My suggestion is to take walks rather than running or jogging, do mild yoga instead of cardio, and try to meditate when you feel restless. And if you’re bored, it can be easy to fall into the temptation of snacking on some food. Distract yourself by indulging in your hobbies, or go and look for new exciting activities that you haven’t had the chance to try.
When you initially start fasting, you will realize just how much time you have previously been spending eating.
Track your progress
It’s easy to lose motivation when you don’t have the right support backing you up and when you’re not aware of just how great you’re doing. When checking for your progress, don’t just use the scale.

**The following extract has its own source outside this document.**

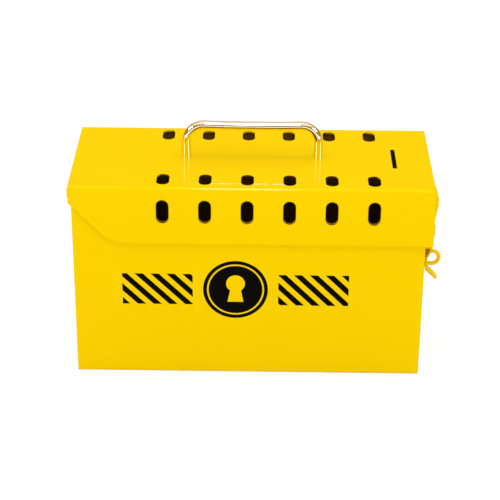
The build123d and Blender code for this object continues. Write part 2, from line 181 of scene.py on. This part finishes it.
# %% Helpers for node groups
def start_group(name, inputs, outputs):
    """A new node group of plain numbers: its inputs with their first values, and its outputs."""
    group = bpy.data.node_groups.new(name, "ShaderNodeTree")
    for label, value in inputs.items():
        socket = group.interface.new_socket(label, in_out="INPUT", socket_type="NodeSocketFloat")
        socket.default_value = value
    for label in outputs:
        group.interface.new_socket(label, in_out="OUTPUT", socket_type="NodeSocketFloat")
    entry = group.nodes.new("NodeGroupInput").outputs
    way_out = group.nodes.new("NodeGroupOutput").inputs
    return group, entry, way_out


def place_group(tree, group, **values):
    """Place a group in a tree, fill its inputs and return its outputs."""
    node = add_node(tree, "ShaderNodeGroup", node_tree=group)
    fill(tree, node.inputs, {name.replace("_", " "): value for name, value in values.items()})
    return node.outputs


print("helpers for node groups ready")

# %% [markdown]
# Powder coat melts into a glossy skin that is never quite flat. Seen close, it has soft swellings
# a couple of millimetres wide, called orange peel, and longer, lower waves from the sheet below.
# Two noises in real units make that height. It could be a displaced mesh, but the relief is only
# a few hundredths of a millimetre, so a bump is enough and costs nothing.

# %% Group: the skin of the powder coat
coat_skin, entry, way_out = start_group(
    "coat_skin",
    {"peel width mm": 2.2, "wave width mm": 38, "wave share": 0.8},
    ("height", "shade"),
)
mm_per_metre = 1000
peel_detail = 1.5
wave_detail = 0.5
wave_height_in_peels = 12

place = own_space(coat_skin)["Object"]
peel_scale = calc(coat_skin, "DIVIDE", mm_per_metre, entry["peel width mm"])
wave_scale = calc(coat_skin, "DIVIDE", mm_per_metre, entry["wave width mm"])
peel = noise(coat_skin, place, peel_scale, peel_detail)
wave = noise(coat_skin, place, wave_scale, wave_detail)
wave_height = product(coat_skin, wave, entry["wave share"], wave_height_in_peels)
fill(coat_skin, way_out, {"height": calc(coat_skin, "ADD", peel, wave_height), "shade": wave})
print("group", coat_skin.name)

# %% [markdown]
# A cut edge of sheet steel takes less powder than the flat, and it is the first place that a hand
# or a padlock rubs. The Bevel node gives the normal that a rounded edge would have. Where it
# differs from the true normal there is an edge, and a noise breaks the line up so that it isn't
# even.

# %% Group: worn and thinly coated edges
rubbed_edge, entry, way_out = start_group(
    "rubbed_edge",
    {"width mm": 0.5, "gain": 3.0, "patch width mm": 6.0},
    ("mask",),
)
bevel_samples = 6
patch_detail = 4

place = own_space(rubbed_edge)["Object"]
true_normal = add_node(rubbed_edge, "ShaderNodeNewGeometry").outputs["Normal"]
reach = calc(rubbed_edge, "DIVIDE", entry["width mm"], mm_per_metre)
bevel = add_node(rubbed_edge, "ShaderNodeBevel", {"Radius": reach}, samples=bevel_samples)
turn = calc(rubbed_edge, "SUBTRACT", 1, dot(rubbed_edge, true_normal, bevel.outputs[0]))
patch_scale = calc(rubbed_edge, "DIVIDE", mm_per_metre, entry["patch width mm"])
patch = noise(rubbed_edge, place, patch_scale, patch_detail)
strong = product(rubbed_edge, turn, patch, entry["gain"])
fill(rubbed_edge, way_out, {"mask": calc(rubbed_edge, "MINIMUM", strong, 1)})
print("group", rubbed_edge.name)

# %% [markdown]
# Hands, cloths and padlocks leave a finish a little less even than it came out of the oven. A
# stretched noise makes faint wipe marks, and a second one makes small dull spots. The group gives
# a number to add to the roughness, and each finish says how much of it there is.

# %% Group: marks from handling
handling, entry, way_out = start_group(
    "handling",
    {"amount": 0.05, "wipe width mm": 9.0},
    ("roughness", "smear"),
)
wipe_stretch = (0.25, 1, 1)
spot_scale = 900
spot_detail = 3
spot_start, spot_full = 0.62, 0.72

place = own_space(handling)["Object"]
wipe_scale = calc(handling, "DIVIDE", mm_per_metre, entry["wipe width mm"])
stretch = add_node(handling, "ShaderNodeMapping", {"Vector": place, "Scale": wipe_stretch})
wipes = noise(handling, stretch.outputs[0], wipe_scale)
spots = ramp(handling, noise(handling, place, spot_scale, spot_detail), spot_start, spot_full)
wiped = calc(handling, "MULTIPLY", wipes, entry["amount"])
spotted = calc(handling, "MULTIPLY", spots, entry["amount"])
fill(handling, way_out, {"roughness": calc(handling, "ADD", wiped, spotted), "smear": wipes})
print("group", handling.name)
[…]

Take photos for visual progress, take note of your body stats with a tape measure, and use a tracking app to make your calorie count easier. It’s always rewarding to know that you’ve made progress, and this will further encourage you to persevere until you reach your goal.
Break your fast correctly and slowly
For prolonged fasting, it’s very important to reintroduce the right type and amount of food slowly into your system when breaking the fast. Your body might go into a shock, causing heart failure, hypotension, and other fatal consequences if you suddenly binge eat after a long duration of fasting. After getting used to ketosis, suddenly getting an influx of carbohydrates will cause a flood of insulin in your body. This process requires other necessary vitamins and minerals, which your body do not have in abundance since you’ve been fasting.
Basically, you must start with a small, light meal. Increase the amount of food slowly, adding only small increments per day or per week. To break a fast properly and avoid complications, you should study this guideline:
- To break a fast that lasted longer than 15 days, start with 5 calories/kg of body weight, otherwise, start with 10 calories/kg of body weight. Increase the amount of calorie intake daily by 5 calories/kg only.
- Drink a supplement with B-vitamins, thiamine, phosphorus, potassium, magnesium, and sodium a few hours prior to eating.
- Eat slowly and carefully, taking small bites and sips to avoid upsetting your stomach.
- Try to break your fast with bone broth or unsweetened/diluted fruit juices first before eating solid foods. Start with soft solid foods first, such as pureed vegetables.
Remember to always listen to your body. If something does not feel right, make sure to check with your doctor right away. Practicing fasting safely is what’s important.